The mineral wealth of Borneo is great and varied, including diamonds, gold, platina, quicksilver, cinnabar, copper, iron, tin, antimony, petroleum, sulphur, rock-salt, marble, and coal.

Landak and Pontianak are the best diamond districts, and Sambas, Landak, Montrado, and Borneo Proper furnish the greatest quantity of gold. The annual amount of gold collected in the island cannot be ascertained; but the amount exported from Bruni [Brunei] in 1870 was 5789 dollars.

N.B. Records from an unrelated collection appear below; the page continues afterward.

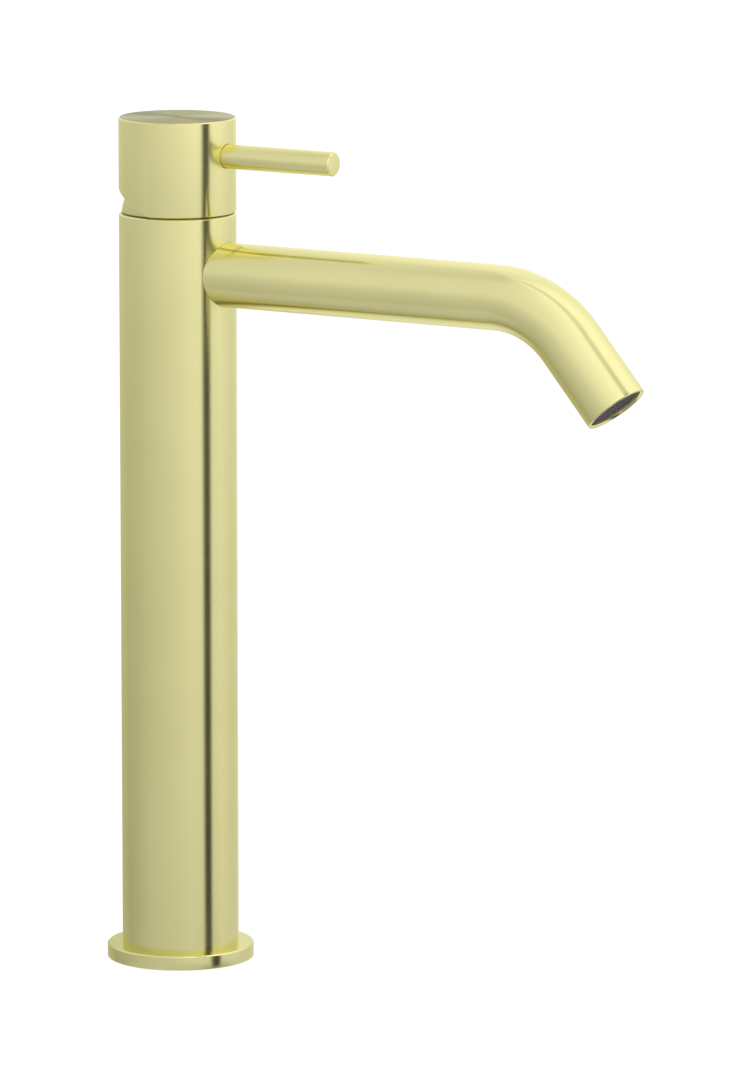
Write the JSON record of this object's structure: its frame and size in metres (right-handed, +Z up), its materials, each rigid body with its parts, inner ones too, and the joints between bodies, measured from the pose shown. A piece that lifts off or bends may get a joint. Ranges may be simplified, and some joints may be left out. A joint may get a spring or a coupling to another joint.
{
  "type": "bathroom mixer faucet",
  "caption": "Tall basin mixer: a round column on a flange, a bent tube spout, and a cylindrical lever cap with a pin lever that lifts for flow and turns for temperature.",
  "frame": {"origin": "centre of the base's underside, on the column's axis, where the mixer stands on the deck", "axes": "+Z up along the column, -Y the way the spout and the lever point, -X the hot side, so +X is to the right of someone who faces the mixer and looks along +Y"},
  "size_m": [0.0554, 0.2246, 0.32],
  "materials": {
    "satin_brass": "satin brushed, pale champagne gold",
    "raw_brass": "machined",
    "copper": "drawn copper tube",
    "steel": "machined stainless",
    "rubber": "matte",
    "dark_plastic": "matte moulded",
    "grey_plastic": "matte moulded",
    "white_plastic": "satin moulded",
    "ceramic": "lapped"
  },
  "bodies": {
    "mixer_body": {"base_flange": "satin_brass", "base_gasket": "rubber", "base_plug": "raw_brass", "column_tube": "satin_brass", "hot_riser": "copper", "cold_riser": "copper", "riser_o_rings": "rubber", "valve_body": "raw_brass", "spout_tube": "satin_brass", "spout_nipple": "raw_brass", "spout_o_rings": "rubber", "aerator_housing": "dark_plastic", "aerator_screen": "dark_plastic", "aerator_jet_plate": "grey_plastic", "aerator_strainer": "grey_plastic", "aerator_seal": "rubber", "cartridge_housing": "grey_plastic", "cartridge_base": "white_plastic", "cartridge_port_seals": "rubber", "disc_seals": "rubber", "fixed_disc": "ceramic", "retaining_nut": "raw_brass", "cartridge_cover": "satin_brass", "cover_o_ring": "rubber"},
    "turret": {"cartridge_turret": "white_plastic", "pivot_pin": "steel"},
    "disc_set": {"moving_disc": "ceramic", "disc_carrier": "white_plastic"},
    "lever": {"lever_stem": "steel", "handle_cap": "satin_brass", "handle_set_screw": "steel", "lever_rod": "satin_brass"}
  },
  "joints": [
    {"name": "mix_turn", "type": "hinge", "parent": "mixer_body", "child": "turret", "pos_m": [0, 0, 0.287], "axis": [0, 0, 1], "range_deg": [-50, 50]},
    {"name": "lever_tilt", "type": "hinge", "parent": "turret", "child": "lever", "pos_m": [0, 0, 0.287], "axis": [-1, 0, 0], "range_deg": [0, 22]},
    {"name": "disc_slide", "type": "slide", "parent": "turret", "child": "disc_set", "axis": [0, -1, 0], "range_m": [0, 0.0025]}
  ],
  "couplings": [
    {"joint": "disc_slide", "follows": "lever_tilt", "m_per_rad": 0.0062055}
  ]
}
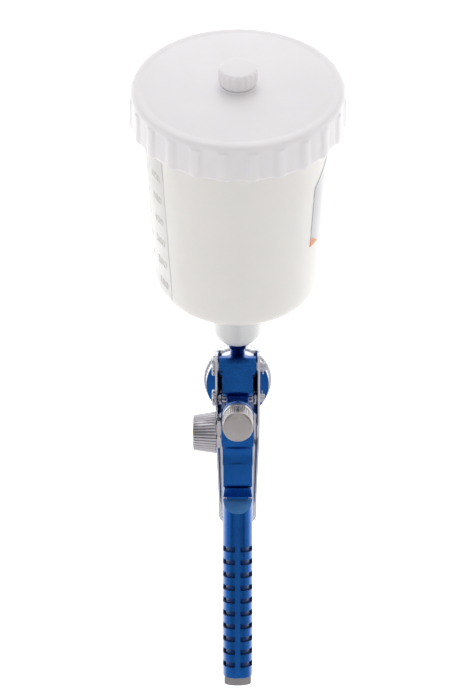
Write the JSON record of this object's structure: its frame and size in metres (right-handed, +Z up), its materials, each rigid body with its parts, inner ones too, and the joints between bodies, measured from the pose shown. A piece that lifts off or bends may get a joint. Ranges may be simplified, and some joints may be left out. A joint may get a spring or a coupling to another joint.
{
  "type": "hvlp spray gun",
  "caption": "Gravity-feed spray gun: screw-top cup above a slotted pistol grip, hinged trigger, needle knob behind, fan knob on the side, ringed air cap and hex hose inlet.",
  "frame": {"origin": "on the needle's axis, directly below the trigger pivot's rear side, where the cup's axis meets the needle's axis", "axes": "+Y out of the nozzle, +Z up with the nozzle level, +X to the user's right when the gun is held"},
  "size_m": [0.1182, 0.2022, 0.3847],
  "materials": {
    "blue_anodised": "satin",
    "chrome_plate": "polished",
    "spring_steel": "satin",
    "knob_aluminium": "brushed",
    "stainless_steel": "satin",
    "brass": "satin",
    "white_plastic": "gloss",
    "cup_plastic": "satin",
    "mesh_plastic": "satin",
    "white_seal": "matte",
    "black_rubber": "matte",
    "label_film": "gloss"
  },
  "bodies": {
    "gun": {"gun_body": "blue_anodised", "fluid_nozzle": "stainless_steel", "nozzle_seal": "white_seal", "air_distribution_ring": "white_seal", "needle_packing": "white_seal", "needle_packing_nut": "brass", "needle_guide_sleeve": "brass", "needle_spring": "spring_steel", "trigger_pivot_pin": "chrome_plate", "trigger_pivot_clip": "spring_steel", "fan_valve_nut": "chrome_plate", "fan_valve_seal": "white_seal", "air_valve_seat": "brass", "air_valve_packing": "white_seal", "air_valve_packing_nut": "brass", "air_valve_spring": "spring_steel", "air_inlet": "stainless_steel", "inlet_gasket": "black_rubber"},
    "trigger": {"trigger": "chrome_plate", "trigger_needle_pin": "chrome_plate", "needle_pin_washer_left": "chrome_plate", "needle_pin_washer_right": "chrome_plate", "needle_pin_clip": "spring_steel"},
    "needle": {"fluid_needle": "stainless_steel", "needle_collar": "brass"},
    "air_valve": {"air_valve_stem": "stainless_steel", "air_valve_disc": "black_rubber"},
    "fluid_knob": {"fluid_knob": "knob_aluminium"},
    "fan_valve": {"fan_knob": "knob_aluminium", "fan_knob_screw": "brass", "fan_valve_stem": "stainless_steel"},
    "air_cap": {"air_cap": "brass"},
    "air_cap_ring": {"air_cap_ring": "chrome_plate"},
    "cup": {"paint_cup": "cup_plastic", "cup_collar": "white_plastic", "cup_strainer": "mesh_plastic", "cup_label": "label_film"},
    "lid": {"cup_lid": "white_plastic", "lid_gasket": "white_seal"},
    "vent": {"vent_cap": "white_plastic", "vent_disc": "white_seal"}
  },
  "joints": [
    {"name": "trigger_pull", "type": "hinge", "parent": "gun", "child": "trigger", "pos_m": [0, -0.02, 0.0195], "axis": [-1, 0, 0], "range_deg": [0, 12], "stiffness_Nm_per_rad": 1.5, "springref_deg": -22.92},
    {"name": "needle_slide", "type": "slide", "parent": "gun", "child": "needle", "axis": [0, -1, 0], "range_m": [0, 0.0041], "deforming": ["needle_spring"]},
    {"name": "air_valve_slide", "type": "slide", "parent": "gun", "child": "air_valve", "axis": [0, -1, 0], "range_m": [0, 0.0116], "deforming": ["air_valve_spring"]},
    {"name": "fluid_knob_turn", "type": "hinge", "parent": "gun", "child": "fluid_knob", "pos_m": [0, -0.078, 0], "axis": [0, -1, 0], "range_deg": [0, 1080]},
    {"name": "fan_knob_turn", "type": "hinge", "parent": "gun", "child": "fan_valve", "pos_m": [-0.019, -0.052, -0.0124], "axis": [-1, 0, 0], "range_deg": [0, 720]},
    {"name": "air_cap_turn", "type": "hinge", "parent": "gun", "child": "air_cap", "pos_m": [0, 0.045, 0], "axis": [0, 1, 0], "continuous": true},
    {"name": "ring_unscrew", "type": "hinge", "parent": "gun", "child": "air_cap_ring", "pos_m": [0, 0.035, 0], "axis": [0, 1, 0], "range_deg": [0, 720]},
    {"name": "cup_unscrew", "type": "hinge", "parent": "gun", "child": "cup", "pos_m": [0, 0, 0], "axis": [0, -0.4618, 0.887], "range_deg": [0, 720]},
    {"name": "lid_unscrew", "type": "hinge", "parent": "cup", "child": "lid", "pos_m": [0, 0, 0], "axis": [0, -0.4618, 0.887], "range_deg": [0, 540]},
    {"name": "vent_turn", "type": "hinge", "parent": "lid", "child": "vent", "pos_m": [0, 0, 0], "axis": [0, -0.4618, 0.887], "range_deg": [0, 360]}
  ],
  "couplings": [
    {"joint": "needle_slide", "follows": "trigger_pull", "m_per_rad": 0.0194},
    {"joint": "air_valve_slide", "follows": "trigger_pull", "m_per_rad": 0.0552}
  ]
}
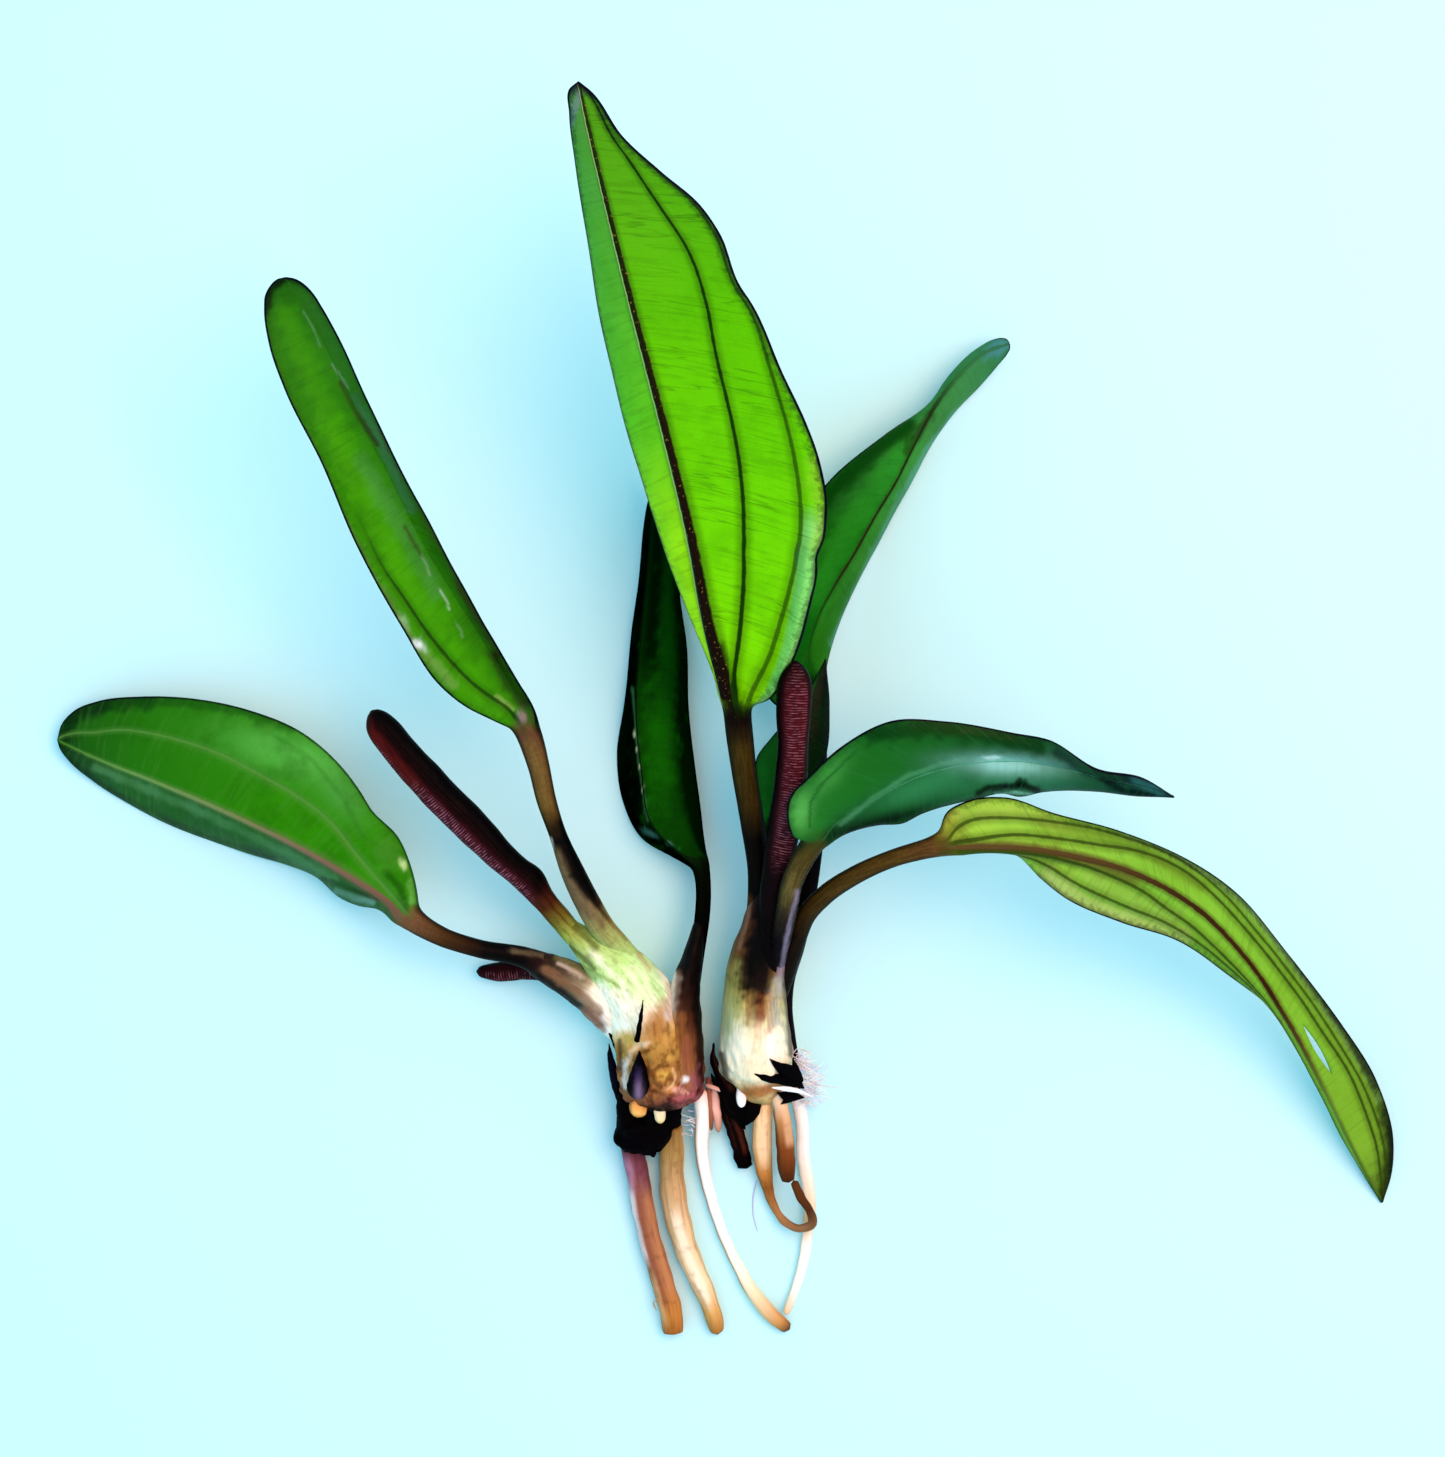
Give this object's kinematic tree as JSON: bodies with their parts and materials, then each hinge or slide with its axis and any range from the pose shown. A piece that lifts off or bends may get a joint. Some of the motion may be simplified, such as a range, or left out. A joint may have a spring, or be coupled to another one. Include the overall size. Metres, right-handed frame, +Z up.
{
  "type": "amazon sword plant",
  "caption": "Bare-rooted amazon sword plant lying on a surface: a rosette of pointed strap leaves and a rolled red spear rising from touching crowns with pale roots.",
  "frame": {"origin": "on the surface the plant lies on, under the middle of its bounding box", "axes": "+Z up from the surface; +X along the longest side, towards the drooping leaf; +Y away from the roots, towards the big leaf's tip"},
  "size_m": [0.1327, 0.1185, 0.0331],
  "materials": {
    "green_leaf": "satin",
    "dark_leaf": "satin",
    "blue_green_leaf": "satin",
    "yellow_green_leaf": "satin",
    "red_leaf": "satin",
    "crown": "satin",
    "tan_root": "satin",
    "white_root": "satin",
    "dead_tissue": "matte"
  },
  "bodies": {
    "root": {"big_leaf": "green_leaf", "upper_left_leaf": "green_leaf", "lower_left_leaf": "green_leaf", "dark_leaf": "dark_leaf", "small_leaf": "dark_leaf", "upper_right_leaf": "blue_green_leaf", "right_leaf": "blue_green_leaf", "drooping_leaf": "yellow_green_leaf", "young_red_leaf": "red_leaf", "tiny_red_leaf": "red_leaf", "spear_leaf": "red_leaf", "left_crown": "crown", "right_crown": "crown", "purple_root": "tan_root", "tan_root": "tan_root", "hooked_root": "tan_root", "short_brown_root": "tan_root", "pink_rootlet": "tan_root", "orange_bud": "tan_root", "long_white_root": "white_root", "cream_root": "white_root", "cream_bud": "white_root", "white_bud": "white_root", "dead_root": "dead_tissue", "dead_stump": "dead_tissue", "left_scale": "dead_tissue", "spike_scale": "dead_tissue", "thin_spine": "dead_tissue", "right_scale": "dead_tissue", "lower_right_scale": "dead_tissue"}
  },
  "joints": []
}
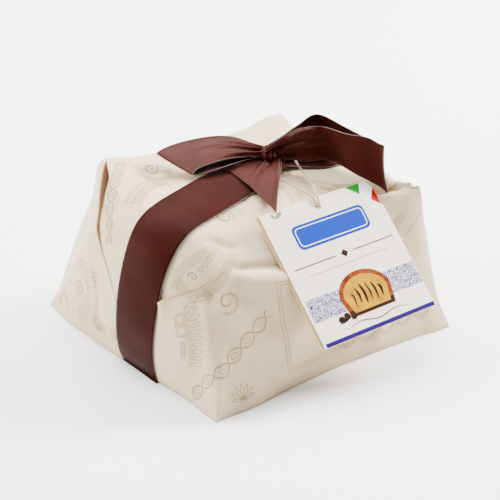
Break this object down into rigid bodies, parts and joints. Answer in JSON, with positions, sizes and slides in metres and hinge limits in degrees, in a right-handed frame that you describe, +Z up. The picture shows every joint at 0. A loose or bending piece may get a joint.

Coal of excellent quality is found in the valleys of the Banjermassin, the Kuti, the Gunong-Tebur, and the Melawi, as well as in Sarawak, and in the island of Labuan. The Kuti deposit was discovered in 1845 or 1846 above Samarinda, and has since been struck in a number of places along the main river and several of the tributaries. A mine was opened at Pelarang, but does not seem to be at present worked. Another, however, at Pengaron, on the Riam Kiva, yields annually about 9000 or 10,000 tons. The coal-fields in Borneo Proper were conceded to Sir James Brooke in 1846, and since 1868 have been in the hands of the Oriental Coal Company, which has as yet taken no advantage of its rights.

Antimony was discovered to be a Bornean product by Mr J. Craufurd, the well-known geographer, who, in 1825, learned that a quantity had been brought to Singapore by a native trader as ballast. The supply is practically unlimited, and the chief mine is at Bidi in Sarawak.